▶ AIM
Print again only this span: the line with "record = json.load(file)", the line with "for joint in", and all lines between them, exactly as given.
===============
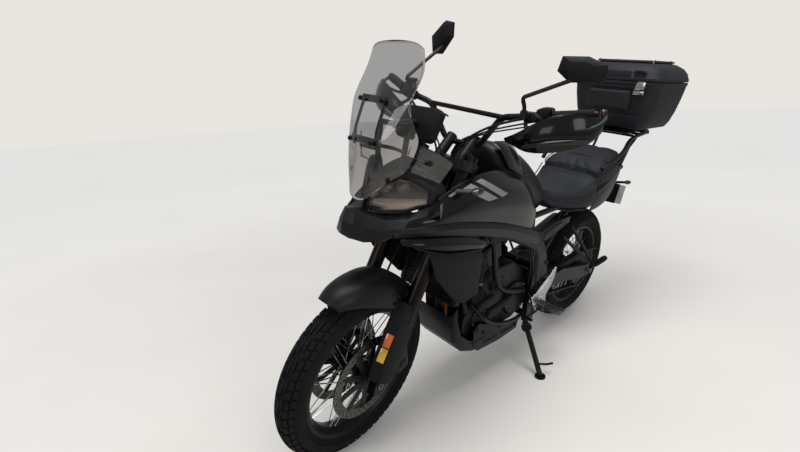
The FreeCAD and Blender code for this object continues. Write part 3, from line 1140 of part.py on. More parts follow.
leaf_tub = [Part.makeBox(14, 48, 4, Vector(hinge_x, y - 24, hinge_z - 6)) for y in (-148.5, -51.5, 51.5, 148.5)]
rack_lock = Part.makeBox(200, 120, dim.case_low_z - dim.rack_z - 13 + 1, Vector(-430, -60, dim.rack_z + 13))
case_tub = fused([tub, rack_lock, hinge_pin] + knuckles_tub + leaf_tub)
node("top_case_tub", shape_of("case_tub_shell", case_tub))
node("top_case_lid", shape_of("case_lid_shell", case_lid))
back_pad = Part.makeBox(16, 200, 84, Vector(dim.case_front_x, -130, seam_z - 90))
back_pad = back_pad.makeFillet(7, back_pad.Edges)
node("backrest_pad", shape_of("backrest_cushion", back_pad))

# Side stand: from its pivot lug under the frame to a disc on the ground
to_bike = LEAN.inverse()
stand_pivot = Vector(dim.stand_pivot_x, dim.stand_pivot_y, dim.stand_pivot_z)
stand_foot = to_bike.multVec(Vector(dim.stand_foot_x, dim.stand_foot_y, dim.stand_foot_thickness))
foot_down = to_bike.Rotation.multVec(Vector(0, 0, -1))
stand_run = (stand_foot - stand_pivot).normalize()
stowed_run = Vector(-0.96, 0.18, -0.16).normalize()
stand_axis = stand_run.cross(stowed_run).normalize()
stand_leg = rod(stand_pivot + stand_run * dim.stand_eye_radius, stand_foot, dim.stand_leg_radius)
stand_foot_disc = Part.makeCylinder(dim.stand_foot_radius, dim.stand_foot_thickness, stand_foot, foot_down)
prong_start = stand_pivot + stand_run * dim.stand_prong_from
prong = tube([prong_start, prong_start + Vector(-30, 34, 4), prong_start + Vector(-44, 54, 16)], 5, 20)


def across_stand(low, high, radius):
    return rod(stand_pivot + stand_axis * low, stand_pivot + stand_axis * high, radius)


eye_half = dim.stand_eye_half_width
lug_low = eye_half + dim.stand_side_gap
lug_high = lug_low + dim.stand_lug_thickness
leg_shoulder = [across_stand(eye_half, 3 * lug_high, dim.stand_shoulder_radius),
                across_stand(-3 * lug_high, -eye_half, dim.stand_shoulder_radius)]
stand_leg = stand_leg.cut(Part.makeCompound(leg_shoulder))
stand_eye = across_stand(-eye_half, eye_half, dim.stand_eye_radius)
bolt_room = across_stand(-3 * lug_high, 3 * lug_high, dim.stand_bolt_radius + dim.running_gap)
side_stand = fused([stand_leg, stand_foot_disc, prong, stand_eye]).cut(bolt_room)
node("side_stand", shape_of("stand_welded", side_stand))
lugs = [across_stand(lug_low, lug_high, dim.stand_eye_radius),
        across_stand(-lug_high, -lug_low, dim.stand_eye_radius)]
arm_root = Vector(dim.pivot_x + 10, dim.spar_half_spacing, dim.pivot_z - 120)
arm_start = stand_pivot - (lug_low + lug_high) / 2 * stand_axis - stand_run * dim.stand_eye_radius / 2
lug_arm = rod(arm_start, arm_root, dim.stand_leg_radius)
outer_strap = rod(stand_pivot + (lug_low + lug_high) / 2 * stand_axis - stand_run * dim.stand_eye_radius / 2,
                  (arm_start + arm_root) / 2, dim.stand_bolt_radius)
eye_room = across_stand(-lug_low, lug_low, dim.stand_shoulder_radius - dim.stand_side_gap)
stand_bolt = across_stand(-lug_high - 4, lug_high + 4, dim.stand_bolt_radius)
bracket = fused([lug_arm, outer_strap] + lugs).cut(eye_room).fuse(stand_bolt)
bracket = bracket.cut(fused([main_frame, pivot_bolt]))
bracket = max(bracket.Solids, key=lambda solid: solid.Volume)
node("stand_bracket", shape_of("stand_lug", bracket))

# Footrests
plate_left = side_plate([(dim.peg_x + 78, 352), (dim.peg_x + 40, 300), (dim.peg_x - 20, 262), (dim.peg_x - 34, 300),
                         (dim.peg_x - 60, 380), (dim.peg_x - 110, 452), (dim.peg_x - 92, 466), (dim.peg_x, 400),
                         (dim.peg_x + 60, 380)], dim.spar_half_spacing + dim.pivot_plate_thickness / 2,
                        dim.spar_half_spacing + dim.pivot_plate_thickness / 2 + 6)
peg = Part.makeBox(dim.peg_width, dim.peg_length, dim.peg_height,
                   Vector(dim.peg_x - dim.peg_width / 2, dim.peg_y, dim.peg_z - dim.peg_height / 2))
peg_root = rod(Vector(dim.peg_x, dim.spar_half_spacing, dim.peg_z), Vector(dim.peg_x, dim.peg_y + 6, dim.peg_z), 9)
rest = fused([plate_left, peg, peg_root]).cut(fused([main_frame, pivot_bolt]))
rest = max(rest.Solids, key=lambda solid: solid.Volume)
node("rider_footrests", shape_of("rider_rest_pair", Part.makeCompound(both(rest))))
hanger = fused([tube([Vector(328, 118, 600), Vector(220, 160, 500), Vector(118, 190, 428)], 9, 60),
                tube([Vector(240, 112, 640), Vector(170, 160, 520), Vector(118, 190, 428)], 9, 60),
                rod(Vector(118, 190, 428), Vector(140, 250, 520), 13)])
hanger_feet = [rod(Vector(328, 118, 600), Vector(318, dim.seat_rail_half_spacing, 640), 9),
               rod(Vector(240, 112, 640), Vector(246, dim.seat_rail_half_spacing, 735), 9)]
passenger_rest = fused([hanger] + hanger_feet).cut(subframe)
passenger_rest = max(passenger_rest.Solids, key=lambda solid: solid.Volume)
node("passenger_footrests", shape_of("passenger_rest_pair", Part.makeCompound(both(passenger_rest))))


# Parked attitude, with the origin under the middle of the box that holds the whole motorcycle
doc.recompute()
for item, frame in nodes.values():
    item.Placement = frame * item.Placement
doc.recompute()
for label, (item, frame) in nodes.items():
    if item.Shape.isNull() or not item.Shape.isValid() or not item.Shape.Solids:
        raise RuntimeError(f"{label} has no valid solid")
bounds = FreeCAD.BoundBox()
for item, frame in nodes.values():
    bounds.add(item.Shape.optimalBoundingBox(False, False))
to_origin = Vector(-(bounds.XMin + bounds.XMax) / 2, -(bounds.YMin + bounds.YMax) / 2, -bounds.ZMin)
park = Placement(to_origin, Rotation())
for item, frame in nodes.values():
    item.Placement = park * item.Placement
doc.recompute()

for item in doc.Objects:
    if {"Invalid", "Error"} & set(item.State):
        raise RuntimeError(f"{item.Label} failed: {item.State}")
for label, (item, frame) in nodes.items():
    item.Shape.exportStep(f"parts/{label}.step")



def say(name, frame, point, axis):
    """Prints a joint's or mount's place and direction in the parked attitude."""
    place_now = park * frame
    spot = place_now.multVec(point)
    way = place_now.Rotation.multVec(axis)
    print(f"{name}: {spot.x:.3f} {spot.y:.3f} {spot.z:.3f}  {way.x:.6f} {way.y:.6f} {way.z:.6f}")


say("steering", FORK, Vector(0, 0, dim.lower_clamp_height), Z_AXIS)
say("front_wheel", FRONT_WHEEL, ORIGIN, Y_AXIS)
say("rear_wheel", REAR_WHEEL, ORIGIN, Y_AXIS)
say("side_stand", LEAN, stand_pivot, stand_axis)
say("lid", LEAN, Vector(hinge_x, 0, hinge_z), Y_AXIS * -1)
print(f"nodes {len(nodes)}, size {bounds.XLength:.1f} x {bounds.YLength:.1f} x {bounds.ZLength:.1f},"
      f" moved by {to_origin.x:.2f} {to_origin.y:.2f} {to_origin.z:.2f}, fork settled {fork_settle:.3f}")
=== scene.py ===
"""Adventure motorcycle: the looks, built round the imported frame.

Lengths are in metres, in the frame's own axes: +X forward, +Y to the rider's left, +Z up.
Most pieces are drawn upright, in the bike's or the fork's own axes, and then set into place.
"""
import sys
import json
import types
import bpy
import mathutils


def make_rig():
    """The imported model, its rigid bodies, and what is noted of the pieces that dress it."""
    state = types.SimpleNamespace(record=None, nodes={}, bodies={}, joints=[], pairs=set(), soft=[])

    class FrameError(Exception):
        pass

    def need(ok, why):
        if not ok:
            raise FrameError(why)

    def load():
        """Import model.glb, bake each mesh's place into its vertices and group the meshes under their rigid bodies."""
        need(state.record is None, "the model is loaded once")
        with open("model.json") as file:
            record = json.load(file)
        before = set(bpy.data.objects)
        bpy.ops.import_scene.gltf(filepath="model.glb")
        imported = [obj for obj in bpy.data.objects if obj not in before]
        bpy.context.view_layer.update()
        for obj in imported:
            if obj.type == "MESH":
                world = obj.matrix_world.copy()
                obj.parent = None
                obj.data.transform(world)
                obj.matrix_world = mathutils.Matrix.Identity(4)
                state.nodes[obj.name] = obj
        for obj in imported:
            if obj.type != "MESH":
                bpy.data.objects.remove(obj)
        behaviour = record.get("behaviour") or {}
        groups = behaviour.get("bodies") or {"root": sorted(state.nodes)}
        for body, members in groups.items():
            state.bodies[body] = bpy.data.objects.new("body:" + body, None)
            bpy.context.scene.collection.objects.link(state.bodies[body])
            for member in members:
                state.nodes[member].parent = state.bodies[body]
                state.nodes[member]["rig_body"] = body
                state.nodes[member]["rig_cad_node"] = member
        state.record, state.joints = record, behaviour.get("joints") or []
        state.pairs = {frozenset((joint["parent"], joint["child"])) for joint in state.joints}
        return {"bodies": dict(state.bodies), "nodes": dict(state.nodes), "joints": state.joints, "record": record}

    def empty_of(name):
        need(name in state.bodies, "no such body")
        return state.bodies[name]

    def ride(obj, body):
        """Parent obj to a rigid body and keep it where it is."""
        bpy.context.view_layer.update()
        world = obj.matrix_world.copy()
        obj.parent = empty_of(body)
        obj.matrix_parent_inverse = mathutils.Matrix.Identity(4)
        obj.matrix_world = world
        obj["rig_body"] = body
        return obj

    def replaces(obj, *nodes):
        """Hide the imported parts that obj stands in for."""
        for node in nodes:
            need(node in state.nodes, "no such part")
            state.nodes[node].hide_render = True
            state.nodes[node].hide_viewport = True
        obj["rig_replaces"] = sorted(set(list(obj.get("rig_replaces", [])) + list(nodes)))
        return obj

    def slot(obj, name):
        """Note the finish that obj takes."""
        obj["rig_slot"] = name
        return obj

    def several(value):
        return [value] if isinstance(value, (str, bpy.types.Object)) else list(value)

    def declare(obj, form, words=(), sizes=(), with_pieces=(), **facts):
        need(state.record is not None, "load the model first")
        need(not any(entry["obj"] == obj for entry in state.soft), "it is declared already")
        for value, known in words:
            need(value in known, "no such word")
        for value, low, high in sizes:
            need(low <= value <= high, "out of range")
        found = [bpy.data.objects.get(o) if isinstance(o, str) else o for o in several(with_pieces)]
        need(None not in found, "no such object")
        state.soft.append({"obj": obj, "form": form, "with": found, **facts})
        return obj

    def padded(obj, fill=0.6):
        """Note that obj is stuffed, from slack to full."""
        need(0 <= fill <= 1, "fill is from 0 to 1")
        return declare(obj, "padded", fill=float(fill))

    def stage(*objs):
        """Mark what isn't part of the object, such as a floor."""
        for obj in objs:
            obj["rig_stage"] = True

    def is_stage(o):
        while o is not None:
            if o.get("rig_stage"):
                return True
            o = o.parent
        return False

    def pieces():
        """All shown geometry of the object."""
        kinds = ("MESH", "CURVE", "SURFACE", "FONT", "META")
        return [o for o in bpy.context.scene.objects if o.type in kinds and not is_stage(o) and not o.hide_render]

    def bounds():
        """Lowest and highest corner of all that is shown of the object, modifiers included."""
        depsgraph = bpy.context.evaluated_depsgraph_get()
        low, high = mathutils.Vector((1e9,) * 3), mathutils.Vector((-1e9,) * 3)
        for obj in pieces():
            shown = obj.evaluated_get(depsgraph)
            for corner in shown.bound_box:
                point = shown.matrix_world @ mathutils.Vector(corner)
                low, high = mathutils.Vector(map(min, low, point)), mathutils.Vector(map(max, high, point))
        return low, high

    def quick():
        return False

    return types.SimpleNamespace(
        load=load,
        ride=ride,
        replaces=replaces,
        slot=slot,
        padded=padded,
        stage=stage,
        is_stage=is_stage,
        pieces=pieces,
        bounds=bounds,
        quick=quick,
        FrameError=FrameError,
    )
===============
▶ EXERCISE SOLUTION
            record = json.load(file)
        before = set(bpy.data.objects)
        bpy.ops.import_scene.gltf(filepath="model.glb")
        imported = [obj for obj in bpy.data.objects if obj not in before]
        bpy.context.view_layer.update()
        for obj in imported:
            if obj.type == "MESH":
                world = obj.matrix_world.copy()
                obj.parent = None
                obj.data.transform(world)
                obj.matrix_world = mathutils.Matrix.Identity(4)
                state.nodes[obj.name] = obj
        for obj in imported:
            if obj.type != "MESH":
                bpy.data.objects.remove(obj)
        behaviour = record.get("behaviour") or {}
        groups = behaviour.get("bodies") or {"root": sorted(state.nodes)}
        for body, members in groups.items():
            state.bodies[body] = bpy.data.objects.new("body:" + body, None)
            bpy.context.scene.collection.objects.link(state.bodies[body])
            for member in members:
                state.nodes[member].parent = state.bodies[body]
                state.nodes[member]["rig_body"] = body
                state.nodes[member]["rig_cad_node"] = member
        state.record, state.joints = record, behaviour.get("joints") or []
        state.pairs = {frozenset((joint["parent"], joint["child"])) for joint in state.joints}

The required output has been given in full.